Abby is incredibly helpful. As long as she’s not overtired or pulled away by something really exciting, she loves to be my helper, especially while I cook. She used to run around gathering ingredients for me, but now she has graduated to being my salad chopper and veggie peeler. She loves those chores and will sometimes cry if she finds out I did them without her. Whenever I need someone to do something, she is usually the first one to jump up and run off to be my helper.
This year I’ve realized that Abby’s love language is physical touch. She loves gifts, treasures them for as long as she can keep them in her backpack, but this kids needs her snuggles. After anything unpleasant, or if she’s feeling sleepy, Abby will quietly sneak up behind me and lean on my arm. Or she’ll put her hand on my shoulder. When I was pregnant, she would offer to “pet my head” while I was laying on the couch not feeling well. And she will still quietly reach up and hold my hand if we’re walking next to each other.

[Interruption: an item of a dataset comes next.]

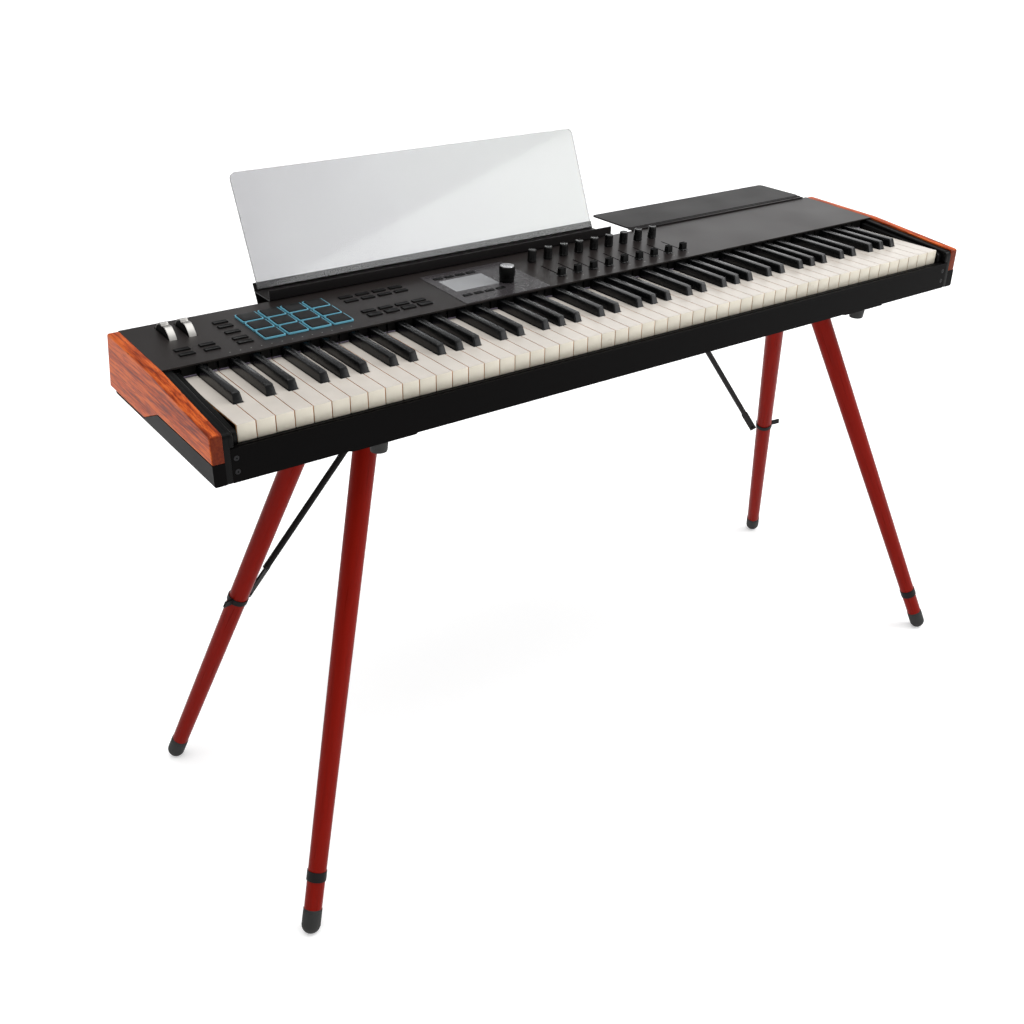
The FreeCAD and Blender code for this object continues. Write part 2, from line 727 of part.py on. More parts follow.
def build_wheels():
    """Two wheels on one axle, with bearing plates beside them and a bridge below."""
    for name, x in zip(("pitch_wheel", "mod_wheel"), wheel_xs):
        left = x - wheel_width / 2
        disc = cylinder(wheel_radius, (left, wheel_v, -wheel_depth), (1, 0, 0), wheel_width)
        disc = disc.makeFillet(wheel_edge, [e for e in disc.Edges if e.Length > 50])
        bore = cylinder(axle_radius + running_gap, (left - 1, wheel_v, -wheel_depth), (1, 0, 0),
                        wheel_width + 2)
        notch_angle = math.radians(wheel_notch_deg)
        reach = wheel_radius + wheel_notch_out
        notch = cylinder(wheel_notch_radius,
                         (left - 1, wheel_v - reach * math.cos(notch_angle),
                          -wheel_depth + reach * math.sin(notch_angle)), (1, 0, 0),
                         wheel_width + 2)
        nodes[name] = on_panel(disc.cut(bore).cut(notch))
    start = wheel_xs[0] - wheel_width / 2 - 5
    end = wheel_xs[1] + wheel_width / 2 + 5
    axle = cylinder(axle_radius, (start, wheel_v, -wheel_depth), (1, 0, 0), end - start)
    middle = (wheel_xs[0] + wheel_xs[1]) / 2
    front = wheel_v - bearing_half
    rear = wheel_v + bearing_half
    bridge_top = -wheel_depth - wheel_radius - bearing_gap
    bearings = [box(x, x + bearing_wall, front, rear, bridge_top - 1.5, -panel_thickness - 0.5)
                for x in (start, middle - bearing_wall / 2, end - bearing_wall)]
    bridge = box(start, end, front, rear, bridge_top - 2.5, bridge_top)
    nodes["wheel_axle"] = on_panel(fuse([axle, bridge] + bearings))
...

Days aren’t always smooth when you run through a roller coaster of extreme emotions: very sleepy, super hungry, eager for the day, bored with school, passionately not tired enough to nap, too exhausted to do anything after not taking a nap, excited to hold Hannah, disappointed not to help peel carrots…but at the end of each day, as I reflect on everything that happened and how Abby’s handled it all, the word that sums Abby up is simply: Sweet. And in my head, I see her with her messy, curly hair belly laughing and lighting up the whole room.